Perhaps everything changed once money became tied to cryptocurrency. Those who decided to build the crypto markets after 2012 adopted "profiting from information asymmetry" as their new agenda. They achieved massive success, especially in 2017, when hundreds of tokens traded on a few exchanges, fueling the rise of ICOs (Initial Coin Offerings). Within the next 12 months, over 500 tokens entered the market through ICOs. Projects raised billions of dollars. Yet most tokens never received proper listings, and nearly all ICO tokens eventually collapsed within three years.

But when these projects were hot, people believed they would change the world. They bought into the vision without realizing the infrastructure wasn’t ready. A few genuinely concerned voices kept warning others, but no one listened. All they saw were others making money and sharing success stories online—enough to convince them that crypto would transform their lives. They believed—and then they lost. And the bad actors won again. Some even successfully disguised themselves as "good guys," still operating at higher levels today.
The New Face of Crypto
Crypto tokens have become strings of promissory data with limited supply, controlled and distributed by project teams. These teams strategically release token supply into the market at calculated rates—partly creating artificial demand, then designing incentives to attract early participants, tying their identities and reputations to the tokens.
These incentives aren't just financial; they're psychological triggers designed to spark belief, tribalism, and FOMO (fear of missing out). The real product isn’t the token—it’s the illusion. The narratives built around these data strings are not only false but carefully engineered emotional manipulations. The target is always the "reactive mind"—the millions trapped in survival cycles, seeking meaning and craving belief.
Once you reach that mindset, you don’t need evidence—just a story, a symbol that feels like a "last chance." The human mind, conditioned for decades by scarcity, shame, or missed opportunities, clings tightly to these narratives. And the people behind these data strings know this perfectly. They’re not selling products—they’re selling hope—hope wrapped in numbers, trends, and community jargon. They exploit information asymmetry with surgical precision because hope is the easiest drug to sell and the hardest to quit.
What we’re seeing isn’t new—just faster. Wealth concentration has always relied on such asymmetry. A few know the rules of the game, while the majority cling to dreams. But in the world of tokens, belief spreads far faster than reflection. Victims don’t even have time to pause and think—because the next promise appears: shiny, trending, full of potential, just credible enough to feel like salvation.
The Truth of Extraction
We’ve reached a point where we feel cheated but can’t accept it. For newcomers, there’s still hope. But for veterans who’ve lived through two or three market cycles, the current market structure is incomprehensible.
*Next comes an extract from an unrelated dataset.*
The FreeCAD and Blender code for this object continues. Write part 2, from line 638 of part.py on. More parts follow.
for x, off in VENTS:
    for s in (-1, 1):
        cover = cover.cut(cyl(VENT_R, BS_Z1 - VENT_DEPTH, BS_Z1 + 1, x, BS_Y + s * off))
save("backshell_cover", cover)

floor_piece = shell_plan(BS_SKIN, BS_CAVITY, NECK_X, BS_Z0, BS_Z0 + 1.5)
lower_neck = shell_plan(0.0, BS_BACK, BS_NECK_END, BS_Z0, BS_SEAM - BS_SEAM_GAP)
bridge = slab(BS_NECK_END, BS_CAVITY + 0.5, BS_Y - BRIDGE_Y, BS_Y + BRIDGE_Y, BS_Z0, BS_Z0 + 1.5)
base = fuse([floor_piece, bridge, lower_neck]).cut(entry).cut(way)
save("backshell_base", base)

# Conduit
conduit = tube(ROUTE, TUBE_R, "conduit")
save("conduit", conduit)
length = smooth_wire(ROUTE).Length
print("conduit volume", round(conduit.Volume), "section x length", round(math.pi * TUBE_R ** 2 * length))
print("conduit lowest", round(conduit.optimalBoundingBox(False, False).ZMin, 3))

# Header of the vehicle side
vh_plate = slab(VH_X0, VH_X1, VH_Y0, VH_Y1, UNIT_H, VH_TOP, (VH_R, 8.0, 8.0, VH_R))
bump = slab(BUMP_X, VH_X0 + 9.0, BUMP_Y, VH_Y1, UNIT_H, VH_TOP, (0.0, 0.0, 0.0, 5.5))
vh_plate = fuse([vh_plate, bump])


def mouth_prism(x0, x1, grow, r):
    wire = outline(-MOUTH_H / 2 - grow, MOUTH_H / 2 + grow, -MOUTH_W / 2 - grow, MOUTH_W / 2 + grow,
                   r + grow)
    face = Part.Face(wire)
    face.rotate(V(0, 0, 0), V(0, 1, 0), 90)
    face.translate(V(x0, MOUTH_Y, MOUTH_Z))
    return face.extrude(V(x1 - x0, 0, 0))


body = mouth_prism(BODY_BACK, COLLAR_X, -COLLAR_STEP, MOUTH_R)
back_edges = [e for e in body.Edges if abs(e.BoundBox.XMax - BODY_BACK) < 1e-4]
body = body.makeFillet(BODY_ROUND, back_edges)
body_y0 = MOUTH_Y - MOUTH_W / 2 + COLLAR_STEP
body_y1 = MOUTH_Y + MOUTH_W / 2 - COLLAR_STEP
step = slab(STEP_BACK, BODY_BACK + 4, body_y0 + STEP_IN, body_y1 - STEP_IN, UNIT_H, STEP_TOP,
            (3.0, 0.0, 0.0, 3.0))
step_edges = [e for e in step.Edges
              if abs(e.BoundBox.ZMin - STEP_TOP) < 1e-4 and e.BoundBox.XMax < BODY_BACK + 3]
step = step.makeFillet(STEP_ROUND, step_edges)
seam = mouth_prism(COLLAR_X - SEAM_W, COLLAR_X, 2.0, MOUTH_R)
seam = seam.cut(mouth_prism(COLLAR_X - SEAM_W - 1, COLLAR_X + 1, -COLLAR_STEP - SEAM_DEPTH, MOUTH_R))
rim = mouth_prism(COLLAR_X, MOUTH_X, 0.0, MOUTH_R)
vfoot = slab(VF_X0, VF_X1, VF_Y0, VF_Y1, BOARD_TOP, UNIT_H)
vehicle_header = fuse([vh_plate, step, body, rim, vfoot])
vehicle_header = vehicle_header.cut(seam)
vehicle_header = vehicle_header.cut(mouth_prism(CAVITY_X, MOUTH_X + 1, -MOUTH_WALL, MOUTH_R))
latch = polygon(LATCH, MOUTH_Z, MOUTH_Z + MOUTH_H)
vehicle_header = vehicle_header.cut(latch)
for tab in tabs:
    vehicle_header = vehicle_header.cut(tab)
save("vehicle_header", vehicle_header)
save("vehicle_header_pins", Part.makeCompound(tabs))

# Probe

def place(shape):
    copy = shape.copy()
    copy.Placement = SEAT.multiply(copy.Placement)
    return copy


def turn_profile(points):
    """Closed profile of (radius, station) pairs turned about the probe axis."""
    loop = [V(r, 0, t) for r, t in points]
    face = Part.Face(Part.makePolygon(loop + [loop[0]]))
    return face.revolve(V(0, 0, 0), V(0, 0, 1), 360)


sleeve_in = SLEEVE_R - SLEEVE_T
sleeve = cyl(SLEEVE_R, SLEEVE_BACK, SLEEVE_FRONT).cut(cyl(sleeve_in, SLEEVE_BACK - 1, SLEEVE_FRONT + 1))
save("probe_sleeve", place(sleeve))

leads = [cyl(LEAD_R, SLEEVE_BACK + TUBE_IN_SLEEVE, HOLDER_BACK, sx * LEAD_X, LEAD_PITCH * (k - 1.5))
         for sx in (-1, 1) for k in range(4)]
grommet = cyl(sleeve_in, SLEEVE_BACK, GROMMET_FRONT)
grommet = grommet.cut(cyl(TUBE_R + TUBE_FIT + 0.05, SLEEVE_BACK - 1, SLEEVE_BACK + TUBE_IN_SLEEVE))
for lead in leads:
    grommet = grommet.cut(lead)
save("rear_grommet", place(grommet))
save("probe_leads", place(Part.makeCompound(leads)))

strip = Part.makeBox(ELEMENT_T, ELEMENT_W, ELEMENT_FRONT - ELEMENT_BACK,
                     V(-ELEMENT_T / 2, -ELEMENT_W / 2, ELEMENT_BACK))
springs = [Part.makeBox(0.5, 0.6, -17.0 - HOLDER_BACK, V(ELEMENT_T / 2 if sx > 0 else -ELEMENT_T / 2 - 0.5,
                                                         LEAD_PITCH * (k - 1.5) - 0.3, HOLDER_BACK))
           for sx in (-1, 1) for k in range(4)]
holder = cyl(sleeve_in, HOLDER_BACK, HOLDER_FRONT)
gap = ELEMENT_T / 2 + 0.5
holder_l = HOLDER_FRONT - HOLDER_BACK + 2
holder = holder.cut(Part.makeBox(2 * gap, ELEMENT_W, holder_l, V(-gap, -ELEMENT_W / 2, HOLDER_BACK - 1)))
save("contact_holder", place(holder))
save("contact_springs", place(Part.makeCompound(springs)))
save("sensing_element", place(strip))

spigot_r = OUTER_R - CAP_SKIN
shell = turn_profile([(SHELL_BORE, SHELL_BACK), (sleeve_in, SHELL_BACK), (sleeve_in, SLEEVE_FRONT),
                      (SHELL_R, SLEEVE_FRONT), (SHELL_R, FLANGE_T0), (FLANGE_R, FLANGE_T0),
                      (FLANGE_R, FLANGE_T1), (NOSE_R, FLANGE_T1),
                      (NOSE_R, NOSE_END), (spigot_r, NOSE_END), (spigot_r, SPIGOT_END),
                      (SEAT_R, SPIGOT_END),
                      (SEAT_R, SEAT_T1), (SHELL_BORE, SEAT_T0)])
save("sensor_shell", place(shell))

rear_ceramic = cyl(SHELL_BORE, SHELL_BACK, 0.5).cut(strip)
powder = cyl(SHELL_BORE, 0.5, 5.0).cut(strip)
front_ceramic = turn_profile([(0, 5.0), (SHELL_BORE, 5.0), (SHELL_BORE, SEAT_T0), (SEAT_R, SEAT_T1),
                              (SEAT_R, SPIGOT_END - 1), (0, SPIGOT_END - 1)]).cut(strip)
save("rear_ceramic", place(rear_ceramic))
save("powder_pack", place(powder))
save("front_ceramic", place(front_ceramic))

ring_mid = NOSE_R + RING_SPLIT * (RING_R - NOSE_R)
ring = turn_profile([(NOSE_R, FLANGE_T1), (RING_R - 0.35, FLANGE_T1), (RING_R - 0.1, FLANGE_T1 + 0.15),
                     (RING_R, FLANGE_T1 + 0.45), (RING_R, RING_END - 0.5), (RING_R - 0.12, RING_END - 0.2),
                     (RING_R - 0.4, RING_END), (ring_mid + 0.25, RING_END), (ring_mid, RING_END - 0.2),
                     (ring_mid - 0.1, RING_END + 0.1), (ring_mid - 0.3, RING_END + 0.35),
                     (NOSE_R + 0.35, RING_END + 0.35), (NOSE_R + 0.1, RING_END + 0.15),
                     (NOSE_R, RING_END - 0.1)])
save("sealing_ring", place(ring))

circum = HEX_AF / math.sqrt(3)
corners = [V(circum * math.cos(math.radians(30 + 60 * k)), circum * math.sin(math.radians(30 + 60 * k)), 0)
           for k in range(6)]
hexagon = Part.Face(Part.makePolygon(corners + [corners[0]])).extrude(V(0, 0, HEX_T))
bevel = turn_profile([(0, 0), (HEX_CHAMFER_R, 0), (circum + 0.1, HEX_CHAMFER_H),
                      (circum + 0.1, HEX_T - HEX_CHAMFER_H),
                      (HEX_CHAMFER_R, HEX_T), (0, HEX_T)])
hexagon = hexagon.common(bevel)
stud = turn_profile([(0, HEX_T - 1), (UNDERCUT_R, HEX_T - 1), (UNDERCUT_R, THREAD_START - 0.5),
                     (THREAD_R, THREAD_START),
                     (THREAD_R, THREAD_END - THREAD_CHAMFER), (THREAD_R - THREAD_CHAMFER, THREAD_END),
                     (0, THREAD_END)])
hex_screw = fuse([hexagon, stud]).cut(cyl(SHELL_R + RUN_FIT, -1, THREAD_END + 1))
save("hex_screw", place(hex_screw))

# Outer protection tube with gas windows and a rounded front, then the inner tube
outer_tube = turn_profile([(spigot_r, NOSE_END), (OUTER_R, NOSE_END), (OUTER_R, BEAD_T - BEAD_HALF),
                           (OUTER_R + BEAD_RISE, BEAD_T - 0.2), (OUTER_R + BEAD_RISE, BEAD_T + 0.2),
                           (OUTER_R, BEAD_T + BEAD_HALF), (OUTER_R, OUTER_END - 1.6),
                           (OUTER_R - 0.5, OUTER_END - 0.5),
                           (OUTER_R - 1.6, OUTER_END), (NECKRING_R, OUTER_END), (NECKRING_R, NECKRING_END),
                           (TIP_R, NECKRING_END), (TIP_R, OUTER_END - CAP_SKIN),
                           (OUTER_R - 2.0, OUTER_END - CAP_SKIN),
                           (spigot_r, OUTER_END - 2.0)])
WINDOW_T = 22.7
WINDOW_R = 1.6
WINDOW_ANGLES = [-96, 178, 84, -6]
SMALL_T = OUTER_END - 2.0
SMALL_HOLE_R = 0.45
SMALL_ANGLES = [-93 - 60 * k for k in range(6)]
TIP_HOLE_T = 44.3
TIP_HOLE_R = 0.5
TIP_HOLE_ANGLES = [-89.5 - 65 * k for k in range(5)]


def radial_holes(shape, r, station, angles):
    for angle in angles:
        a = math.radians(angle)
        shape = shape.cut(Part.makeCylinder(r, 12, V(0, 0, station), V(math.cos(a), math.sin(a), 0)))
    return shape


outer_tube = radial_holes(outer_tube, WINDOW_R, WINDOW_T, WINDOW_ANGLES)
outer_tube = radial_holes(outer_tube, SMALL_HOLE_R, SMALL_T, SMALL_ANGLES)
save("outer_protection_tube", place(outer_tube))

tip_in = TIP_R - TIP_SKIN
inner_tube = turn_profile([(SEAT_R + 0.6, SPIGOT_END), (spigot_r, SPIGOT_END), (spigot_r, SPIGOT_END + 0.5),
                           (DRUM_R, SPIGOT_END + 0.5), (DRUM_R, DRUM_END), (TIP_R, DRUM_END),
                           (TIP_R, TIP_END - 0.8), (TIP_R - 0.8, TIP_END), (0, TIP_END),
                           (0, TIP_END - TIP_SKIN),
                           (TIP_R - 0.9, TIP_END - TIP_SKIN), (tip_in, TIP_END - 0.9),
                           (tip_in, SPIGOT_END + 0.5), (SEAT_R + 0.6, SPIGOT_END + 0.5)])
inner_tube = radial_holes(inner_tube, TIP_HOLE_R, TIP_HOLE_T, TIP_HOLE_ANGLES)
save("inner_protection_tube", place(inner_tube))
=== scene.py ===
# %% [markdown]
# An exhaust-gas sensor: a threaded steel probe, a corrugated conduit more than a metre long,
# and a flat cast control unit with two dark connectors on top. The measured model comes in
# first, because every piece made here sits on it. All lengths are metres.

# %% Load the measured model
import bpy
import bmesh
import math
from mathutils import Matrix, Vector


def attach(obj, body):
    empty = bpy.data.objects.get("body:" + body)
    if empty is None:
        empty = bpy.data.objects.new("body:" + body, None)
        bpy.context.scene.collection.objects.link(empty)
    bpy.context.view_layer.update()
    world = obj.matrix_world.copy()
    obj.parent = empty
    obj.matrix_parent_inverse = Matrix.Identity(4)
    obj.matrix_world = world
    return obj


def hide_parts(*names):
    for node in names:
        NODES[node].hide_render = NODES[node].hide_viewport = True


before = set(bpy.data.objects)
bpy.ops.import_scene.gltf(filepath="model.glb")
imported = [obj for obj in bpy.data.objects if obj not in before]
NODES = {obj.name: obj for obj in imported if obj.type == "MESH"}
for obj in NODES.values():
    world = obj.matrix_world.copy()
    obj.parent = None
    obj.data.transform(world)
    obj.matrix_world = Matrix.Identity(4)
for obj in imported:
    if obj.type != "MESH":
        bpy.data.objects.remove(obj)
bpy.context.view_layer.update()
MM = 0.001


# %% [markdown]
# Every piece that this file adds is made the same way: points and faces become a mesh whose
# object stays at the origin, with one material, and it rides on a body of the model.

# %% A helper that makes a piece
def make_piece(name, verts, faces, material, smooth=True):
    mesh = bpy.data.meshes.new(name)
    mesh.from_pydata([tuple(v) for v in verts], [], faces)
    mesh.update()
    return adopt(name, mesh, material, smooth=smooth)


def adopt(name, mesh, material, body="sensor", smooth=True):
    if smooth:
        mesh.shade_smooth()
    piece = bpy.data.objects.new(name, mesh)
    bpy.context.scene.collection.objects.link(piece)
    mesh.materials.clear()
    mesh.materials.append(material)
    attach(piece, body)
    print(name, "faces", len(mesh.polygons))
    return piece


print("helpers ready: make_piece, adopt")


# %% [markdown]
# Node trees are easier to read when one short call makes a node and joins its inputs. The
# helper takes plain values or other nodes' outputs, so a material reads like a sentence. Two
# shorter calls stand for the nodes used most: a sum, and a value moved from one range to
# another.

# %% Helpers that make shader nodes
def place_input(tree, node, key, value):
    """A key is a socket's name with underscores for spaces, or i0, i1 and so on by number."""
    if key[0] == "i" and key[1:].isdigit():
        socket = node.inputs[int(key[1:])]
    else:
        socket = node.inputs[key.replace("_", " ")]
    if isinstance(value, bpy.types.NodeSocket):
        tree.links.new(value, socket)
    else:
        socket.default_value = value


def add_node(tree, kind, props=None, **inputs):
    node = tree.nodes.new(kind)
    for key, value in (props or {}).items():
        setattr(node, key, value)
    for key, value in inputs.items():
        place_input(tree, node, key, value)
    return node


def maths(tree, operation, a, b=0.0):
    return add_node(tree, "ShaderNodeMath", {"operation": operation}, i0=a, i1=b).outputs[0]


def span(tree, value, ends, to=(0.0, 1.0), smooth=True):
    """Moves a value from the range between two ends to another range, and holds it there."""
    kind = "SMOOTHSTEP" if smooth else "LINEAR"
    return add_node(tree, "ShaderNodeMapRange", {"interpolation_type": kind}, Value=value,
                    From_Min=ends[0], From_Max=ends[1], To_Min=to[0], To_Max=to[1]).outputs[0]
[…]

They simply can’t accept it. They can’t keep up with shifting narratives, track rapidly moving catalysts, or act quickly because they’re stuck in outdated notions of simpler markets.
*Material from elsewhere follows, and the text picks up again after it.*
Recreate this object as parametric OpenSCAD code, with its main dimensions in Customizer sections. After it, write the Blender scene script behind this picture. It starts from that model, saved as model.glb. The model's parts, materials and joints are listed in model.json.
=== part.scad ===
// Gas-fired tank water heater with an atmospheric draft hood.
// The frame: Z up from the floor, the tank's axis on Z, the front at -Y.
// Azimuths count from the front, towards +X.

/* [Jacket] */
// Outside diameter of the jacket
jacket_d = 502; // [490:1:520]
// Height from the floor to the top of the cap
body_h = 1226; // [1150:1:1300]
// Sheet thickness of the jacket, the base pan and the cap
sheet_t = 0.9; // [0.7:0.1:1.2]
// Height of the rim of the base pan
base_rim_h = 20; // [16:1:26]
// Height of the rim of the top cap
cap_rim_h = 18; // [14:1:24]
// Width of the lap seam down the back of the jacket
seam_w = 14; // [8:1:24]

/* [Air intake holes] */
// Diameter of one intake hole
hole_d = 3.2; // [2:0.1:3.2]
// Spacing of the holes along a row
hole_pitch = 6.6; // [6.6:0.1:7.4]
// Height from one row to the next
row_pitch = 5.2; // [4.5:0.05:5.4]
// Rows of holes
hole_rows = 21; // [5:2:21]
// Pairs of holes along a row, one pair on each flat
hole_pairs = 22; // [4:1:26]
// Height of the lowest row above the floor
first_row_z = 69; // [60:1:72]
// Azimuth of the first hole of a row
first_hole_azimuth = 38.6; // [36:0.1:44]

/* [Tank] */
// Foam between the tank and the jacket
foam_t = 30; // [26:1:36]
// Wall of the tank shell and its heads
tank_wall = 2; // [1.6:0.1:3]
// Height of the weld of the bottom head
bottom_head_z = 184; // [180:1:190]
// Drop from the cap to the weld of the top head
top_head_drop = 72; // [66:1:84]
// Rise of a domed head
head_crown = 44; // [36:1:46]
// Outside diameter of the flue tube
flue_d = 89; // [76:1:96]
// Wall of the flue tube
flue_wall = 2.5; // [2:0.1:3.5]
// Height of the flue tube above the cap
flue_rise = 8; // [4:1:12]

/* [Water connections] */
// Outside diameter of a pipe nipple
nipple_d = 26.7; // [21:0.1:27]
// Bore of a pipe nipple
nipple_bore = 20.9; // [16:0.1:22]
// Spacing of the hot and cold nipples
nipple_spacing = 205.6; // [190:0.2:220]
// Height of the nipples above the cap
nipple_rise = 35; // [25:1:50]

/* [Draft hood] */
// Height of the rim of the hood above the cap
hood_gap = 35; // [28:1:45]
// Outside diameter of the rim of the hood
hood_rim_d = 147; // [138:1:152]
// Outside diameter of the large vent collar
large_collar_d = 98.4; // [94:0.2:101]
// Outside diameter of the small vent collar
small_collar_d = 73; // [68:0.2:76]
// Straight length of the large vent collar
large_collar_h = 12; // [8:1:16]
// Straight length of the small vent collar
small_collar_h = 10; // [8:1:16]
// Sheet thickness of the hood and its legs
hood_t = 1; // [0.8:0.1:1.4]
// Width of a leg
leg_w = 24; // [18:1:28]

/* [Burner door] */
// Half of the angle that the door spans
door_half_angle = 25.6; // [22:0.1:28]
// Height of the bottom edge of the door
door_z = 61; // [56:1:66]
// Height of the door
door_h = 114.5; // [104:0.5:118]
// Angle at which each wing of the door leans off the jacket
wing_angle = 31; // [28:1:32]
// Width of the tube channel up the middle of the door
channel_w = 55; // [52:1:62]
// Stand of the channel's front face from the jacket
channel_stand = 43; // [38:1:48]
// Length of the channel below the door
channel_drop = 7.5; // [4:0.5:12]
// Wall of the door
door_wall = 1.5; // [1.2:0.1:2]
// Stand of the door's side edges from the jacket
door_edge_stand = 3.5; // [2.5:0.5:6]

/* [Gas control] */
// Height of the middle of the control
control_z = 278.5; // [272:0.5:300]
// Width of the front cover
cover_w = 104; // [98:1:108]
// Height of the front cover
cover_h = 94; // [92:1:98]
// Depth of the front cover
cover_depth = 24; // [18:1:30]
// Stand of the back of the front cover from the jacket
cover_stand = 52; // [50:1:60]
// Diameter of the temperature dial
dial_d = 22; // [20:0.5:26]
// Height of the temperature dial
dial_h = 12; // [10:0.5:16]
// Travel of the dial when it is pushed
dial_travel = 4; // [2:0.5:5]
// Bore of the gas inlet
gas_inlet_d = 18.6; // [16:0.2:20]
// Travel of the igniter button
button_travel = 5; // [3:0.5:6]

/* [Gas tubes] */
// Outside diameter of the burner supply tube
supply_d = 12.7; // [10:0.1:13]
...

But if you reflect deeply, markets were never truly "simple" or "complex"—it’s all about scale. In the past, an "extractor" targeted a hundred thousand users. Today, an extractor needs only a hundred.
Your chances of being extracted have skyrocketed. Even among extractors, competition exists—so they can’t focus on one thing too long without exposure. They constantly throw new narratives into the market, sparking excitement.
People oscillate between winning and losing—some stay, some leave—but extraction never stops. In fact, it keeps scaling. Even if you’re caught in the extraction cycle, there’s always a window to exit profitably—depending on your discipline, risk management, and lessons learned. The smart ones profit by exiting at the right time, while others become "exit liquidity." This cycle will continue because extractors know they’ve only scratched the surface of human greed.
As mainstream adoption grows, more people will be drawn in. And when that happens, governments will step in under the guise of regulation to "save" us—ultimately redirecting extracted wealth into their own hands through taxation.
Reflection
When you realize all this and begin reflecting, comparing it to crypto’s altruistic origins, you might find yourself shedding tears at what we’ve done to cryptocurrency.
It was once such a pure, liberating, and hopeful thing—showing us the possibility of alternative systems.
It was supposed to return power to us.
Now, we seem to have power—but it’s the power of loss.
We followed the ideal of altruism, yet handed over our peace of mind and money to the market, while some scammer hides in the corner, laughing at our foolishness.
Dreams turned into illusions, illusions turned into extraction—and this, perhaps, is the real story of cryptocurrency.